If inflation stays at 3% or higher, Mr. Powell would, fox-like, have to amend his assumptions and weigh sharply higher interest rates to cool off the economy. Such a strategy carries multiple risks. It could undermine stock and real-estate values that have been underpinned by exceptionally low rates. As interest on the massive federal debt mounts, the budget deficit could soar. Sharply higher rates could also push up unemployment, which historically has always ended in recession. If the inflation scare proves a false alarm, the Fed may inadvertently pitch the economy back into the pre-pandemic status quo of low growth, low inflation, and ultimately low interest rates.

The risks include political blowback, for the Fed and Mr.
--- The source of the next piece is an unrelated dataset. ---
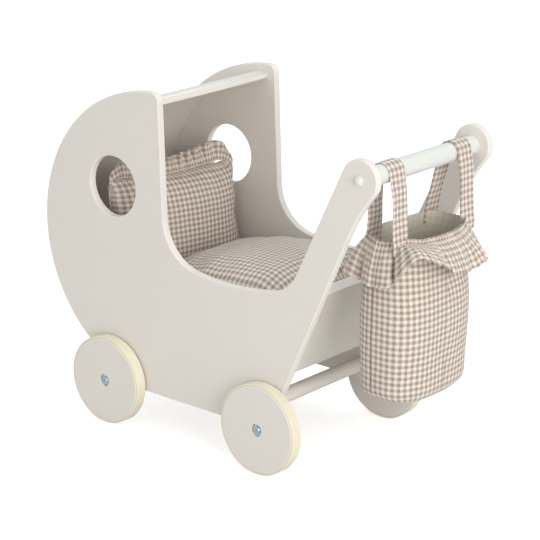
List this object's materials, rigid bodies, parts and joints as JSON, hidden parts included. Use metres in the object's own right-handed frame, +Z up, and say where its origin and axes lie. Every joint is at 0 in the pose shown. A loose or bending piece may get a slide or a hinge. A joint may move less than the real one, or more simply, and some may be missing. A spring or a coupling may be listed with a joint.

Powell personally. The public hates inflation, but won’t thank the Fed for higher unemployment, either. “People underestimate the political challenge of being a central bank that lets inflation get too high and then has to unwind that quickly," said Mr. Duy. Whereas Mr. Trump repeatedly pressured Mr. Powell to adopt easier monetary policy, Mr. Biden has promised to respect the Fed’s independence. Indeed, some analysts warned that nominating Ms. Brainard, with her more dovish reputation, would imply inflation wasn’t being taken seriously. Nonetheless, Mr. Biden has other ways to influence monetary policy. He could fill three coming vacancies on the Fed’s seven-member board with governors less aligned with Mr. Powell’s priorities. Conversely, Mr. Powell could face attacks from Republicans if he fails to rein in price pressures.

While Mr. Powell, a lawyer by training, lacks his predecessors’ economic credentials, he makes up with exceptional political acumen. He resisted Mr. Trump’s pressure without alienating other Republicans. He meets regularly with legislators for both parties and is likely to be confirmed with widespread bipartisan support. Whether or not reappointing Mr. Powell ultimately helps Mr. Biden, the decision has shored up the Fed’s reputation for nonpartisanship, a commodity in short supply these days.